Spotyka Cię tylko to na co jesteś gotowy.
Usłyszałam to ostatnio na zajęciach od swojego wykładowcy. Niejednokrotnie pomiędzy wersami tematyki przedmiotu jaki prowadzi przemyca nam swoje myśli, porady i życiowe motta. Czasem mam wrażenie, że jest to miejsce i czas gdzie najwięcej dowiaduję się o życiu.
Wychodząc mam ochotę być lepsza, mam ochotę żyć w zgodzie ze sobą.
Opowiedział nam ostatnio historię o tym jak kiedyś miał ogromne długi. Nie potrafił z nich wyjść – co zarobił oddawał od razu na spłacenie pożyczek, ale i tak to nie wystarczało. Pewnego dnia jego przyjaciel powiedział mu:
spotyka cię tylko to na co jesteś gotowy.
Widocznie nie jesteś gotowy na wyjście z długów.
Mój wykładowca wstał rano następnego dnia, podszedł do lustra i powiedział – dosyć. Od dzisiaj nie jestem zadłużony.
Nie spadł na niego milion złotych z łazienkowego sufitu, ale za chwilę pojawiły się nowe i dobrze opłacane możliwości zawodowe. Po ośmiu miesiącach spłacił wszystko.
Wiecie co jest najtrudniejsze? Przyznanie się przed sobą i powiedzenie głośno dosyć. Użalanie się, marudzenie, narzekanie, zwalanie wszystkiego na los i okoliczności jest łatwe. Daje nam sporo bezpieczeństwa, nie wymaga opuszczania swojej strefy komfortu i jest ogromnym wygodnictwem. Wiem coś o tym, bo byłam tam. Mój proces przejrzenia się w lustrze i głośnego powiedzenia sobie dosyć trwał kilka miesięcy. Jednak nie okazał się niemożliwy. To była długa i wyboista droga. Bardzo ciężka, ale warta każdego potknięcia i kamyka.

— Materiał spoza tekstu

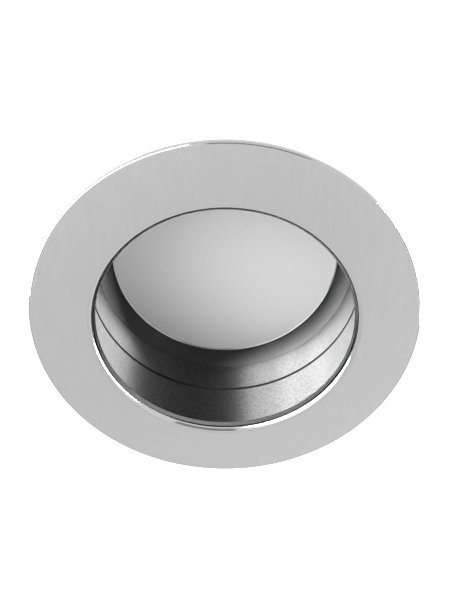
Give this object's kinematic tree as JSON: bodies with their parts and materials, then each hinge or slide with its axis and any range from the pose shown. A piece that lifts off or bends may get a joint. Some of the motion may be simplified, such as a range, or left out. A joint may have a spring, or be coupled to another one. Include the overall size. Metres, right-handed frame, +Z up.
{
  "type": "pocket door pull",
  "caption": "Round flush pull for a pocket door, with a flat flange, a rounded finger opening and a deep undercut recess behind it.",
  "frame": {"origin": "on the pull's axis, in the plane where the flange's back lies on the face of the door", "axes": "+Y along the axis into the door, the front looks along -Y, +Z up on the door, X across it"},
  "size_m": [0.065, 0.027, 0.065],
  "materials": {
    "satin_face": "fine satin, straight grain on the flange, bright at the rounded lip and rim",
    "satin_cup": "fine satin with a soft mottled grain on the wall and an even floor"
  },
  "bodies": {
    "root": {"face_ring": "satin_face", "rear_cup": "satin_cup"}
  },
  "joints": []
}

Półtorej roku temu byłam kłębkiem nerwów, uzależnioną od psychotropów i antydepresantów dziewczynką która pomimo ogromnych możliwości była w stanie tylko i wyłącznie leżeć na podłodze i płakać. Okazuje się, że można z tego wyjść. Spotykało mnie wszystko co złe, bo nie tylko zwiastowałam to sobie, ale byłam na to gotowa.
Potrzeba było momentu granicznego i nabycia gotowości do zmiany.